Hints of normal life are appearing. Yesterday and today more – I would even say most — shops were open. I walked down Joan of Arc Street toward the university. People were walking with real purpose instead of the nervous curiosity that possessed them for the previous few days. I felt I was in a somewhat precarious situation when I walked past the nearby filling station: it was being resupplied and two big gas trucks were parked across the street from each other. They blocked the sidewalks, so I had to walk between them knowing that only a few days ago bullets had been flying there. The florist, the barber shop, the athletic supply store, an electronics business, and other places I passed were all open. Yesterday I changed over a C-note at a small storefront that does this at the official rate of 1500:1. The smiling guy working there was selling lottery tickets again. It is the closest business to the intersection where the SSNP (Qom) flag is still fluttering from a barrel. They’re an odd group. Originally the communist party but now something rather different, their membership comes from all the different elements in Lebanon. I suppose they’re an interfaith initiative.

For the first time since the day I arrived last week, I did not feel like I was in Grand Theft Auto, the only video game I still play. The conceit is not so far-fetched – for several days there were regular troops, police, and plainclothes men with guns walking around and sometimes fighting, not unlike the rival gang members, cops, and, if you really get into trouble, military in the game series. Civilians were walking about with no apparent purpose or destination, just like the digital bystanders. The older model cars that dominate Beirut streets seemed to fit, as Grand Theft Auto is retro, with the action in all of the games happening in the 1980s and 1990s. Just as in the GTA universe, the buildings here are mostly next to each other and had been wholly inaccessible, as they almost always are in the games. The urban geography of broad streets, narrow alleys, dead ends, and occasional obstacles to traffic suggests a potential new module for the programmers.

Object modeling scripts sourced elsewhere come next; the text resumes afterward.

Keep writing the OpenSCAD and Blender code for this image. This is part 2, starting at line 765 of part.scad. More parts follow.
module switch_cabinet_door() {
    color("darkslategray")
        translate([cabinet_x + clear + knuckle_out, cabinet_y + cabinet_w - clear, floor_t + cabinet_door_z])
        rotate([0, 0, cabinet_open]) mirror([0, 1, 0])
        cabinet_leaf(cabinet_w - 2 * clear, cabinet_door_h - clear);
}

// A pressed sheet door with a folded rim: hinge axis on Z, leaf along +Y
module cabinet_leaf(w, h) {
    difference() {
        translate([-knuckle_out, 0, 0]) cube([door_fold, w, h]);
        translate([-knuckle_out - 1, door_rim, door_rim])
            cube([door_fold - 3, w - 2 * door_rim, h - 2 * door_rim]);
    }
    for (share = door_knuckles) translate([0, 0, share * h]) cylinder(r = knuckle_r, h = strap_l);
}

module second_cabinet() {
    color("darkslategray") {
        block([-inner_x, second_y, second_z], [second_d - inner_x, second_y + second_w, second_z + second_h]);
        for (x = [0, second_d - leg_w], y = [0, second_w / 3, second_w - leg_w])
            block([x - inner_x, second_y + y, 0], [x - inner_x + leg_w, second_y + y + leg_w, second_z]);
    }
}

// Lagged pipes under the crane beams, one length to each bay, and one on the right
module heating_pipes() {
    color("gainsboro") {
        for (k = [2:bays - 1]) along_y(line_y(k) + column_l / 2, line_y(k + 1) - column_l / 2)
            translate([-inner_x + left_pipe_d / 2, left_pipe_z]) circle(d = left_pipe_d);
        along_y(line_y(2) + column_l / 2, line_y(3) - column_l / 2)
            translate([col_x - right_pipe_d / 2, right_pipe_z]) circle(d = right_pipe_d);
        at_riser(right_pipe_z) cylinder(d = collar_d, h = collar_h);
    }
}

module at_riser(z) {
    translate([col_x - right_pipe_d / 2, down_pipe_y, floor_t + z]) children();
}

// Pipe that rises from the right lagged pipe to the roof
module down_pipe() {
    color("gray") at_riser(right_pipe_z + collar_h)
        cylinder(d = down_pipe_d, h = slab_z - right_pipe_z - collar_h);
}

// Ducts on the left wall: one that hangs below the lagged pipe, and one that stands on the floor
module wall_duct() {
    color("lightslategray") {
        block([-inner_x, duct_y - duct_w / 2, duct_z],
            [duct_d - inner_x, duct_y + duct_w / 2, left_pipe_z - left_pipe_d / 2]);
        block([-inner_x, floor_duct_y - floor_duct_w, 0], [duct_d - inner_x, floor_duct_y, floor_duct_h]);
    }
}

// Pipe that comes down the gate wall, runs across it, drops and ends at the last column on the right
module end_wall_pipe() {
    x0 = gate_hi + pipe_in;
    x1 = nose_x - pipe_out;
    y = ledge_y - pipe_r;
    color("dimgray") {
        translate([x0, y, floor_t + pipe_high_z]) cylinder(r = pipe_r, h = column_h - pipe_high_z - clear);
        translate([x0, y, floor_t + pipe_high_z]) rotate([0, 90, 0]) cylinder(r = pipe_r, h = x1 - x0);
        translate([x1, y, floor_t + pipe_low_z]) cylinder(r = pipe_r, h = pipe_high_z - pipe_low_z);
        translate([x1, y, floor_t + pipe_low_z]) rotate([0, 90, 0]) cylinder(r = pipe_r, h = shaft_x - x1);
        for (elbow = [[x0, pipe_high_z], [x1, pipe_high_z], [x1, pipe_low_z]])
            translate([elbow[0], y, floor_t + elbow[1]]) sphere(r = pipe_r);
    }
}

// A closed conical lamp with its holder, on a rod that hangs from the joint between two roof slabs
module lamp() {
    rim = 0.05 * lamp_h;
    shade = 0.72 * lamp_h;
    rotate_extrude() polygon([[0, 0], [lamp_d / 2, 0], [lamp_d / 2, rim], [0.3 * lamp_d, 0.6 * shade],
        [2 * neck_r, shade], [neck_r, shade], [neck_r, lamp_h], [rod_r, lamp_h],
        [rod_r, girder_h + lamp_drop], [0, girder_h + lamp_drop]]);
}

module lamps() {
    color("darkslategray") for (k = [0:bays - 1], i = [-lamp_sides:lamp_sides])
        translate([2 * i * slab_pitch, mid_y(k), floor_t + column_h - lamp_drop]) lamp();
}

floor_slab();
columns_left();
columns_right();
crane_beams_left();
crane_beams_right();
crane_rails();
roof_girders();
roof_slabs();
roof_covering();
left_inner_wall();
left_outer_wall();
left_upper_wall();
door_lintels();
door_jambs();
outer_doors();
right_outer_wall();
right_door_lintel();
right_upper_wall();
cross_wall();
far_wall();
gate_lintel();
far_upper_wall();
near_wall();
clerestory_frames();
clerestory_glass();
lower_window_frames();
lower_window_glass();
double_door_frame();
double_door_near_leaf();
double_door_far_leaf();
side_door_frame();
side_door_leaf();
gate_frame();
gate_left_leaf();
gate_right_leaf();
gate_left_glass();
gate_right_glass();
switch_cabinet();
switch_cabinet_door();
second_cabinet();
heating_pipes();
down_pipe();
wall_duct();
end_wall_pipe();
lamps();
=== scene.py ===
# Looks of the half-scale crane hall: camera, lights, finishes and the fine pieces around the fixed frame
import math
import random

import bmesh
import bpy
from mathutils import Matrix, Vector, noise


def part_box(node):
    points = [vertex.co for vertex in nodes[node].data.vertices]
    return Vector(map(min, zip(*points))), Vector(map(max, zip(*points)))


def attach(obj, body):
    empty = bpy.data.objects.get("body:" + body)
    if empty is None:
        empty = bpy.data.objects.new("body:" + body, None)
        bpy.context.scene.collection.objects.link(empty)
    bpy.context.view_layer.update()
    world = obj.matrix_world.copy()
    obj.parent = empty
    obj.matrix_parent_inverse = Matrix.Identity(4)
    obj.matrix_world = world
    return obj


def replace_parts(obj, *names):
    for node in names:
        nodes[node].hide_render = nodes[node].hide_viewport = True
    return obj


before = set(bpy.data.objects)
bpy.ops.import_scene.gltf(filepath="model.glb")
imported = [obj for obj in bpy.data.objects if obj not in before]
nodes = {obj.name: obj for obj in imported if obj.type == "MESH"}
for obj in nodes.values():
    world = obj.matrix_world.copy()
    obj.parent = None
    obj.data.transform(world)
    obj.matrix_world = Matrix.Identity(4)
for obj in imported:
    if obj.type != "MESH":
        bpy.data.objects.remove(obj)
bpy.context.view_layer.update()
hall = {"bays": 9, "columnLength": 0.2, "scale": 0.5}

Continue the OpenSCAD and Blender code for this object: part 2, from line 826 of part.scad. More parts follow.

Yesterday afternoon I met a Belgian UN development consultant at the Gefinor. He is one of the few remaining guests there. This is his first trip to Lebanon, for meetings with government officials about how to tackle rural poverty. Naturally very few of the meetings had taken place, and those weren’t too productive. He confessed that he doesn’t know very much about the politics of the situation, but had an idea that Hezbollah could be what he calls a “progressive” force in terms of economic development. I disagree.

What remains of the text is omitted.